How Istanbul became the Silicon Valley of the mobile gaming industry

by KAYA GEN

PHOTO/Nicole Tung

Overworked and underpaid developers are helping fuel Istanbul’s mobile gaming bonanza.

On February 18, 2019, just after 9 30 p.m., the Turkish video game giant Peak broadcast a TV ad that felt more like a military recruitment video: bird droppings dapple an unsuspecting driver’s window, and when he brakes and looks ahead, he notices a rhinoceros blocking the road. 

“You never know what surprises life will place in your way,” a voice says. The scene cuts to black, and over the next three minutes, a message is slowly typed out across the screen: “Wake up… We’ll change the world. But first, we should introduce ourselves. If you think we’re joking, just change the channel and see how serious we are.” 

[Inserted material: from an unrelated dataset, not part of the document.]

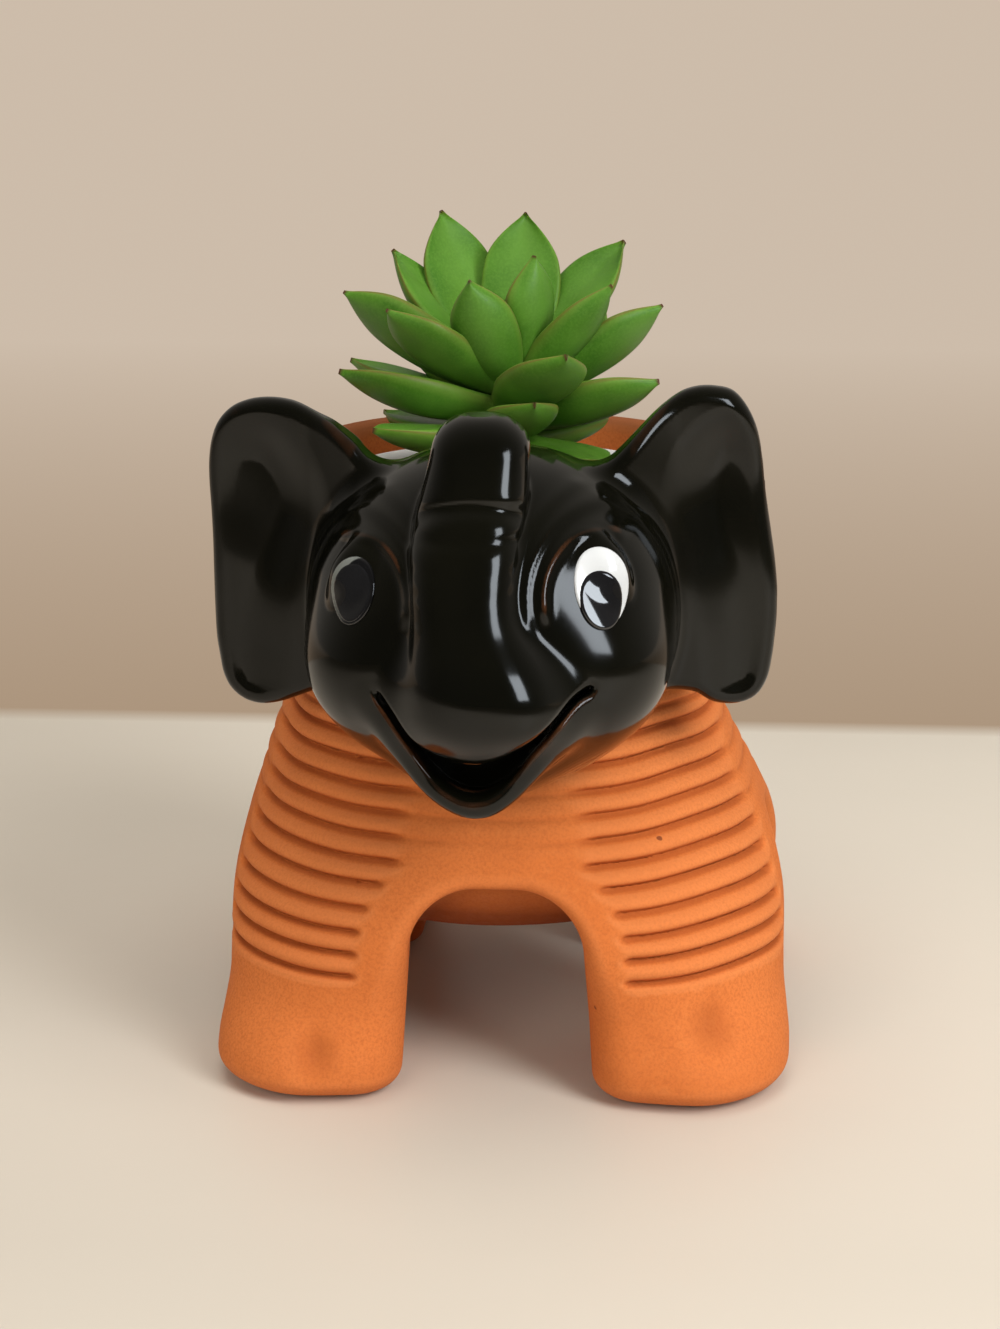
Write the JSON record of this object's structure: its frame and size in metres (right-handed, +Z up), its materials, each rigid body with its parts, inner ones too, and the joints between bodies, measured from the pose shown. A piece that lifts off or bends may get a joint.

Anyone who flipped the channel would have realized that the same commercial was playing across all of the national broadcasters simultaneously. For Peak, and by extension Turkey’s gaming sector, it was a bold, and expensive, show of force. 

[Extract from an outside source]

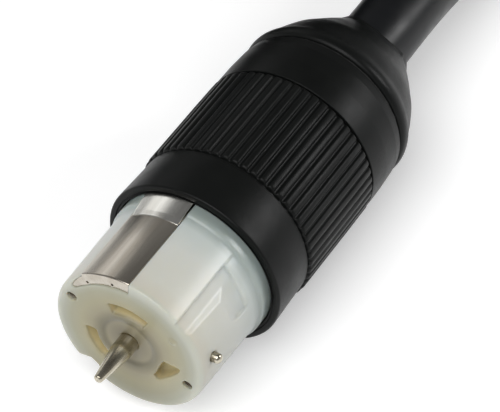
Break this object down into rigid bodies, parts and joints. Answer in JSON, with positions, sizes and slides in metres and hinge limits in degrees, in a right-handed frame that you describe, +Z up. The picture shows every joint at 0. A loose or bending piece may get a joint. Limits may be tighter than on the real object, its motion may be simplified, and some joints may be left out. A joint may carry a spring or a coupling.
{
  "type": "shore power cord",
  "caption": "Heavy shore power cord: ribbed black locking connector with a white contact nose, a coiled thick cord and a bladed plug with a pull handle.",
  "frame": {"origin": "on the floor under the middle of the connector's length, where the connector lies on its ribs", "axes": "+Y along the connector from its contact nose to its cord exit, +Z up, +X to the right seen from the nose"},
  "size_m": [0.393, 0.5375, 0.1347],
  "materials": {
    "black_body": "satin moulded black thermoplastic with fine mould texture",
    "seal_rubber": "matt black rubber",
    "nylon": "slightly translucent ivory nylon, satin gloss",
    "brass": "plain drawn brass",
    "nickel": "bright nickel plate",
    "steel": "zinc-plated steel",
    "block_plastic": "dark moulded plastic",
    "cord_jacket": "glossy black flexible jacket",
    "webbing": "black hook-and-loop webbing",
    "conductor_black": "black insulation",
    "conductor_red": "red insulation",
    "conductor_white": "white insulation",
    "conductor_green": "green insulation"
  },
  "bodies": {
    "cord_set": {"grip_housing": "black_body", "rear_boot": "black_body", "boot_gasket": "seal_rubber", "nose_body": "nylon", "line_contact_1": "brass", "line_contact_2": "brass", "neutral_contact": "brass", "ground_strip": "nickel", "ground_collar": "nickel", "guide_pin": "nickel", "guide_pin_nut": "steel", "guide_pin_washer": "steel", "detent_spring": "steel", "face_screw_1": "steel", "face_screw_2": "steel", "terminal_block": "block_plastic", "line_lug_1": "brass", "line_lug_2": "brass", "neutral_lug": "brass", "ground_lug": "brass", "terminal_screw_1": "steel", "terminal_screw_2": "steel", "terminal_screw_3": "steel", "conductor_black": "conductor_black", "conductor_red": "conductor_red", "conductor_white": "conductor_white", "conductor_green": "conductor_green", "cord_clamp_upper": "block_plastic", "cord_clamp_lower": "block_plastic", "cord_clamp_screw_left": "steel", "cord_clamp_screw_right": "steel", "cord_grommet": "seal_rubber", "cord_end": "cord_jacket", "cord_lead": "cord_jacket", "cord_coil": "cord_jacket", "cord_tail": "cord_jacket", "coil_tie_left": "webbing", "coil_tie_near": "webbing", "plug_strain_relief": "black_body", "plug_body": "black_body", "plug_face": "block_plastic", "plug_blade_line_1": "brass", "plug_blade_line_2": "brass", "plug_blade_neutral": "brass", "plug_ground_pin": "nickel", "plug_face_screw_left": "steel", "plug_face_screw_right": "steel", "handle_pivot_left": "steel", "handle_pivot_right": "steel"},
    "detent": {"detent_pin": "nickel"},
    "handle": {"plug_handle": "black_body"}
  },
  "joints": [
    {"name": "detent_slide", "type": "slide", "parent": "cord_set", "child": "detent", "axis": [-0.993, 0, -0.1184], "range_m": [0, 0.0016], "stiffness_N_per_m": 600, "springref_m": -0.002},
    {"name": "handle_hinge", "type": "hinge", "parent": "cord_set", "child": "handle", "pos_m": [-0.27619, 0.39177, 0.0994], "axis": [-0.0368, -0.9993, 0], "range_deg": [0, 100]}
  ]
}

Over the last decade, Peak and other Turkish gaming studios have transformed Istanbul into the world capital of the “casual game” (otherwise known as free-to-play games) industry. Unlike AAA games, like Halo, Assassin’s Creed, or Final Fantasy, casual games are mobile-native, easy to learn, shorter to play and target the broadest audience possible. According to 2020 statistics, around 58.86% of all mobile game players are casual gamers. It’s estimated that the global market for casual gaming is worth more than $8 billion. 

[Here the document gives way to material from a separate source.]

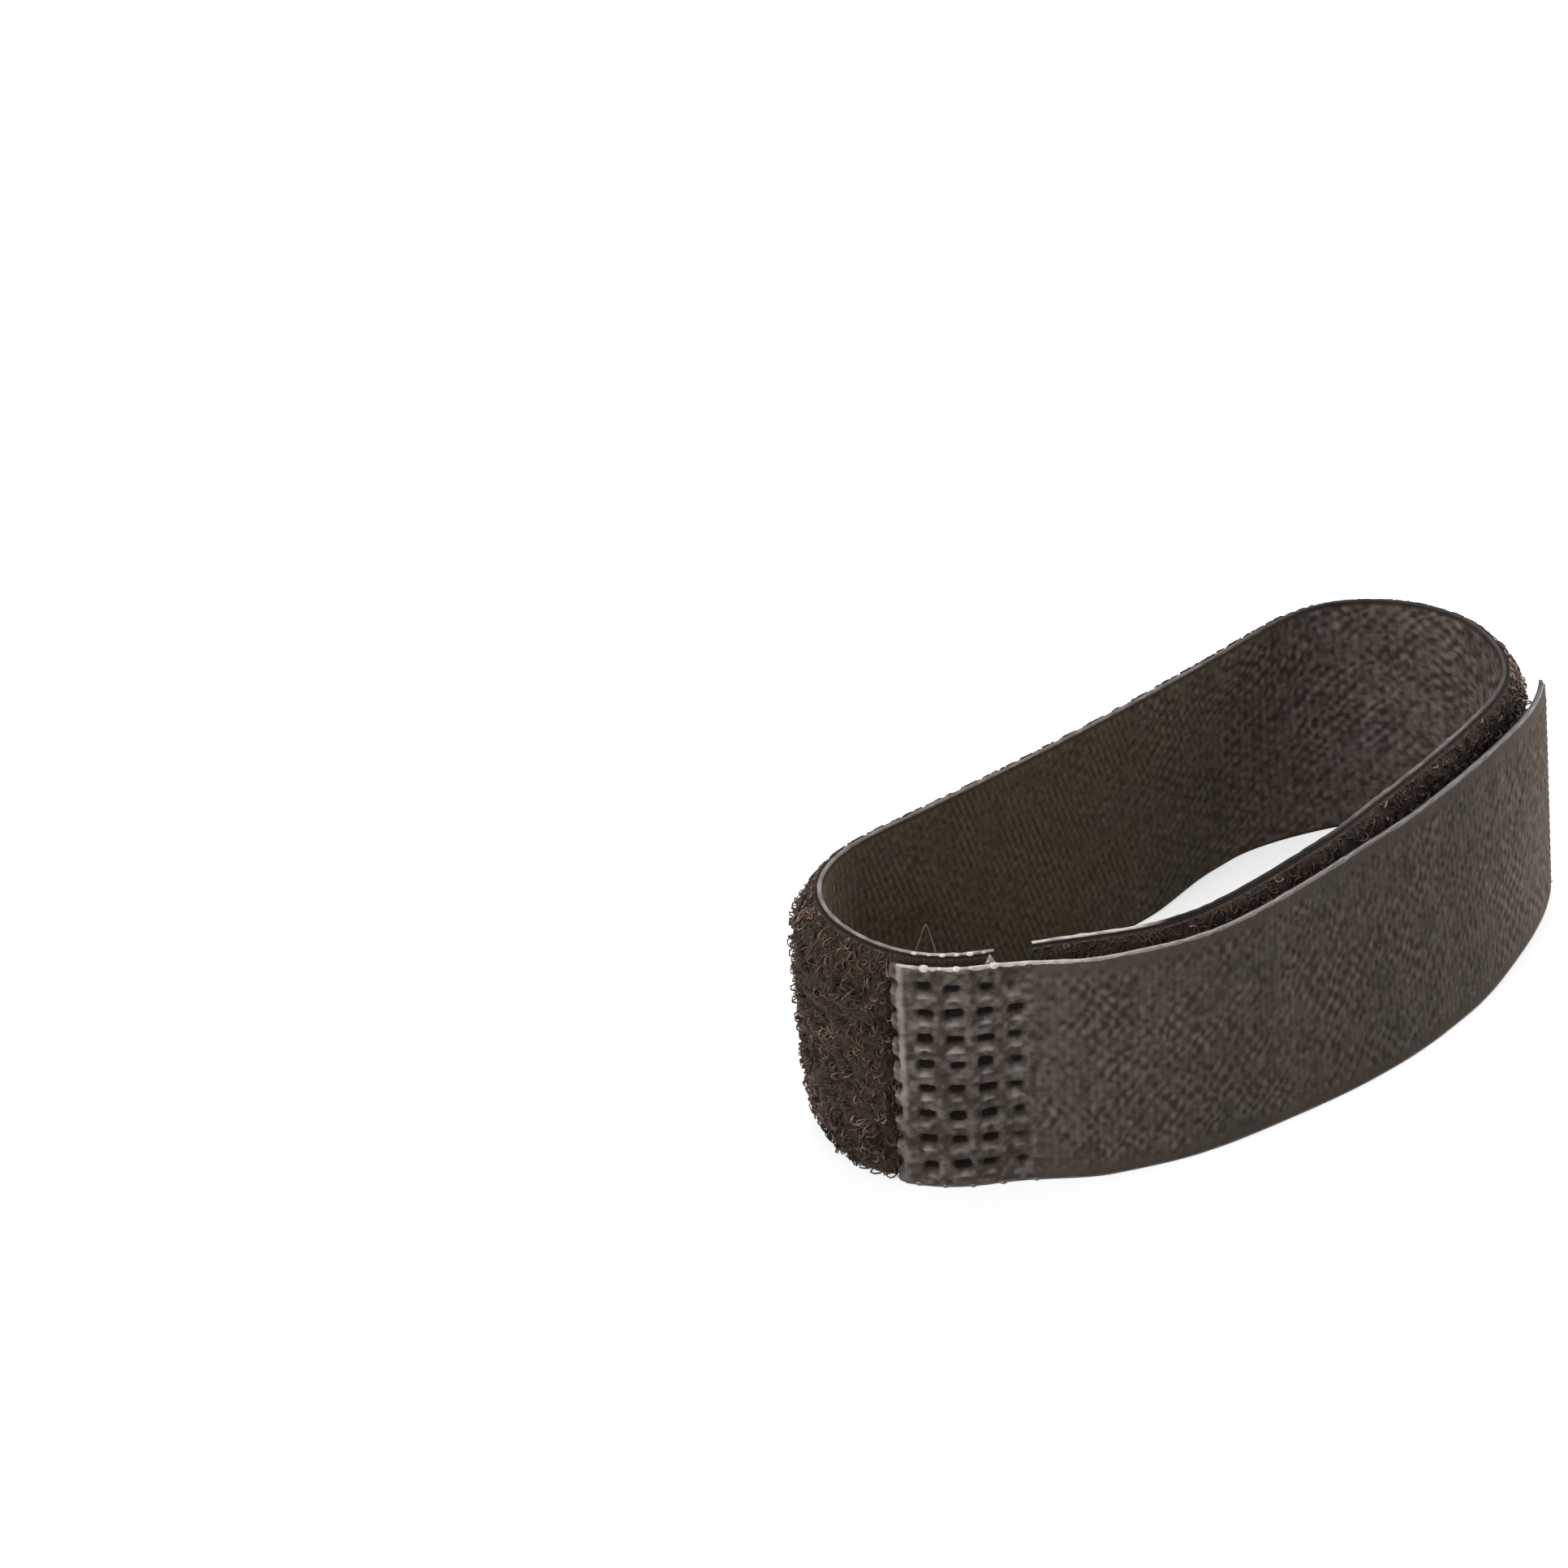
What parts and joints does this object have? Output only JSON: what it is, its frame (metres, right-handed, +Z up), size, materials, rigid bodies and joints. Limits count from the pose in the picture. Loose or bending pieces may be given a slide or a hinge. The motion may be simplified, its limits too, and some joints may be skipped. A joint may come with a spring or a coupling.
{
  "type": "hook and loop cable tie",
  "caption": "Reusable fabric tie closed into an oval loop: a fuzzy loop tape with a welded-on hook tape fastened over it, for bundling cables.",
  "frame": {"origin": "middle of the base of the tie's bounding box, on the surface that it stands on", "axes": "+X along the loop's longest extent, from the weld towards the far bend; +Y away from the hook tape; +Z up across the tape's width"},
  "size_m": [0.0658, 0.0302, 0.0191],
  "materials": {
    "loop_tape": "dark brown nylon pile on a woven backing",
    "hook_tape": "grey-brown woven nylon with moulded-in hooks"
  },
  "bodies": {
    "root": {"loop_tape": "loop_tape", "hook_tape": "hook_tape"}
  },
  "joints": []
}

In March 2021, six of the Apple App Store’s top ten mobile games in the U.S. came from Turkish studios, including Basketball Arena,which asks players to steal the ball from opponents in head-to-head matches and go for slam dunks; the self-styled “super fun running game” Bounce Big,where players run around, collect items, improve the size of their backsides, and launch off pads (the winning player twerks at the end of each level); Deep Clean Inc. 3D,in which users scrub crusty iPhones and toilets; and Jelly Dye,in which players, well, inject dye into a jelly. And Istanbul has become a magnet for up-and-coming game developers.